In two parables in chapters 21 and 22, Matthew charges the Jews with killing Jesus. All historians agree that this is a baseless charge. Only Pontius Pilate, the Roman governor of Judea, could have sentenced Jesus to death. Nonetheless, Matthew tells the story of Jesus’s trial and crucifixion in a way that shifts the blame from Pilate to the Jews. This was a trend that had already started in Mark, but Matthew takes it to a higher level.
How are we to explain all this? Matthew is telling the story of Jesus in a way that addresses the situation that his fellow Christians faced in the decades after the destruction of the Temple.
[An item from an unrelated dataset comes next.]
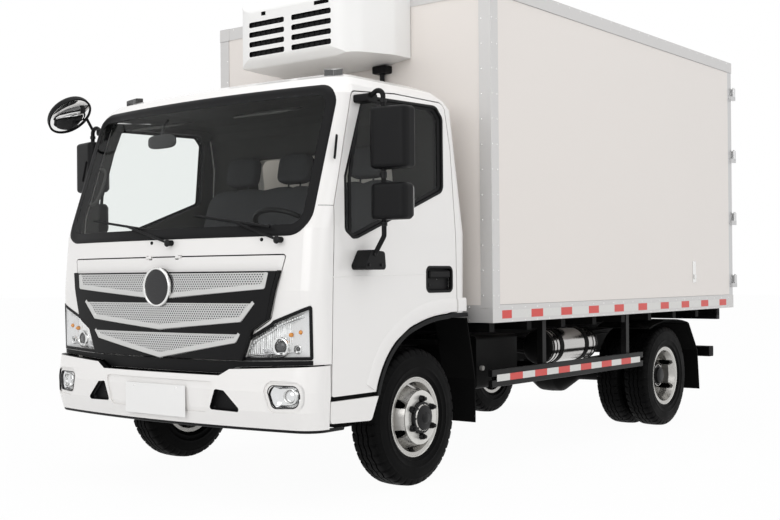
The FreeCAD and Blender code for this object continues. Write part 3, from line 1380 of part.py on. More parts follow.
# Every object has to be sound before anything is written.
doc.recompute()
for item in doc.Objects:
    if "Invalid" in item.State or "Error" in item.State:
        raise RuntimeError(f"{item.Name} did not compute: {item.State}")
for item in PARTS:
    shape = item.Shape
    if shape.isNull() or not shape.isValid():
        raise RuntimeError(f"{item.Label} has no valid shape")
    if not shape.Solids:
        raise RuntimeError(f"{item.Label} holds no solid")
for item in PARTS:
    item.Shape.exportStep(f"parts/{item.Label}.step")
    box = item.Shape.BoundBox
    print(f"{item.Label:18s} solids {len(item.Shape.Solids):3d} x {box.XMin:7.0f} {box.XMax:7.0f} "
          f"y {box.YMin:7.0f} {box.YMax:7.0f} z {box.ZMin:7.0f} {box.ZMax:7.0f}")
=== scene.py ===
import json
import math

import bmesh
import bpy
import numpy as np
from mathutils import Matrix, Vector


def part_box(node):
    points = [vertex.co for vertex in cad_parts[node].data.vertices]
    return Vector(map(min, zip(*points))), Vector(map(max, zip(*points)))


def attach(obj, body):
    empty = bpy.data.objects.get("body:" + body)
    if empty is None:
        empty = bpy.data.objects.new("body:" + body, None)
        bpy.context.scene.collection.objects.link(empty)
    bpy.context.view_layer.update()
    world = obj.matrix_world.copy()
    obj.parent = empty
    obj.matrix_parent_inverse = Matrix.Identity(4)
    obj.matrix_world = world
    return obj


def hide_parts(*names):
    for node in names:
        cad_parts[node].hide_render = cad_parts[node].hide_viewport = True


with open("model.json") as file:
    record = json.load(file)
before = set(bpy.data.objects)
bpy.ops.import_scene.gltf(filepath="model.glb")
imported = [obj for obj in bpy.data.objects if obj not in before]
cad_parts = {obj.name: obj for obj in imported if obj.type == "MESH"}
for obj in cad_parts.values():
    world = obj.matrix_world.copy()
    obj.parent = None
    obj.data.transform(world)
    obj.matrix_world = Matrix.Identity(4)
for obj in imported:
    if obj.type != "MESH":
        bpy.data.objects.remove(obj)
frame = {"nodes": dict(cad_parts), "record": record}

# Finishes and details of the refrigerated truck. Detail sizes are millimetres with Y from the front axle;
# mm() turns them into the frame's metres.

NODES = frame["nodes"]


# The front axle's place along the truck, the axles' height and the wheelbase
AXLE_Y = float(sum(c[1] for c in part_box("front_axle_beam")) / 2)
AXLE_Z = 388
WHEELBASE = 3360


# Node groups


def new_group(name, inputs, outputs):
    """An empty shader node group with its named sockets."""
    group = bpy.data.node_groups.new(name, "ShaderNodeTree")
    for label, kind, value in inputs:
        socket = group.interface.new_socket(label, in_out="INPUT", socket_type=kind)
        socket.default_value = value
    for label, kind in outputs:
        group.interface.new_socket(label, in_out="OUTPUT", socket_type=kind)
    start = group.nodes.new("NodeGroupInput")
    end = group.nodes.new("NodeGroupOutput")
    return group, start, end


def math_node(group, operation, first, second=None, third=None, clamp=False):
    """A math node whose inputs are sockets or plain numbers; gives its output."""
    node = group.nodes.new("ShaderNodeMath")
    node.operation = operation
    node.use_clamp = clamp
    for socket, value in zip(node.inputs, (first, second, third)):
        if value is None:
            continue
        if isinstance(value, (int, float)):
            socket.default_value = value
        else:
            group.links.new(value, socket)
    return node.outputs[0]


def wear_group():
    """Colour mottle, fine grain and a slow roughness change, all from object coordinates."""
    group, start, end = new_group("surface wear", (
        ("Color", "NodeSocketColor", (0.8, 0.8, 0.8, 1)), ("Roughness", "NodeSocketFloat", 0.5),
        ("Mottle", "NodeSocketFloat", 0.04), ("Scale", "NodeSocketFloat", 3.0),
        ("Grain", "NodeSocketFloat", 0.0), ("Grain Scale", "NodeSocketFloat", 600.0),
    ), (("Color", "NodeSocketColor"), ("Roughness", "NodeSocketFloat"), ("Normal", "NodeSocketVector")))
    link = group.links.new
    place = group.nodes.new("ShaderNodeTexCoord")
    slow = group.nodes.new("ShaderNodeTexNoise")
    slow.inputs["Detail"].default_value = 5
    link(place.outputs["Object"], slow.inputs["Vector"])
    link(start.outputs["Scale"], slow.inputs["Scale"])
    centred = math_node(group, "SUBTRACT", slow.outputs["Fac"], 0.5)
    amount = math_node(group, "MULTIPLY", centred, start.outputs["Mottle"])
    tint = group.nodes.new("ShaderNodeVectorMath")
    tint.operation = "SCALE"
    link(start.outputs["Color"], tint.inputs[0])
    link(math_node(group, "ADD", amount, 1.0), tint.inputs["Scale"])
    link(tint.outputs[0], end.inputs["Color"])
    link(math_node(group, "MULTIPLY_ADD", amount, 1.6, start.outputs["Roughness"], clamp=True),
         end.inputs["Roughness"])
    fine = group.nodes.new("ShaderNodeTexNoise")
    fine.inputs["Detail"].default_value = 2
    link(place.outputs["Object"], fine.inputs["Vector"])
    link(start.outputs["Grain Scale"], fine.inputs["Scale"])
    bump = group.nodes.new("ShaderNodeBump")
    bump.inputs["Distance"].default_value = 0.0006
    link(start.outputs["Grain"], bump.inputs["Strength"])
    link(fine.outputs["Fac"], bump.inputs["Height"])
    link(bump.outputs["Normal"], end.inputs["Normal"])
    return group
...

The Christian church was growing slowly, but it was made up mostly of Gentiles, non-Jews. They were showing faith in Jesus as God’s Messiah, while nearly all Jews were not.
Meanwhile, Judaism was changing as well. With the destruction of the Temple, Jewish worship of God could no longer be centered around sacrifices to the Lord. The Sadducees, the priests who ran the Temple, lost their positions of authority. Instead, Jews focused their religious lives around the synagogues, where they prayed, sang hymns, and studied the Law and the prophets under learned teachers.
The movement of the Pharisees emerged as a leading force in this period. Even before the destruction of the Temple, the Pharisees had urged their fellow Jews to devote themselves to studying and following the Law. Now the Pharisees’ message was even more compelling, and their leading scholars and teachers were becoming known as rabbis. The Gospel of Matthew, then, originated in a context of competition regarding who should guide people in following the Jewish tradition after the destruction of the Temple.
Matthew wanted to reassure his Christian community that they were following God’s Messiah and Son, and he wanted perhaps to persuade unbelieving Jews to turn away from their rabbis and scribes and instead to follow Jesus, the true teacher of righteousness. Matthew looks forward to a time when he hopes these separated communities - Jews and Gentiles, those who believe in Jesus and those who do not - will join together in worship of their shared God.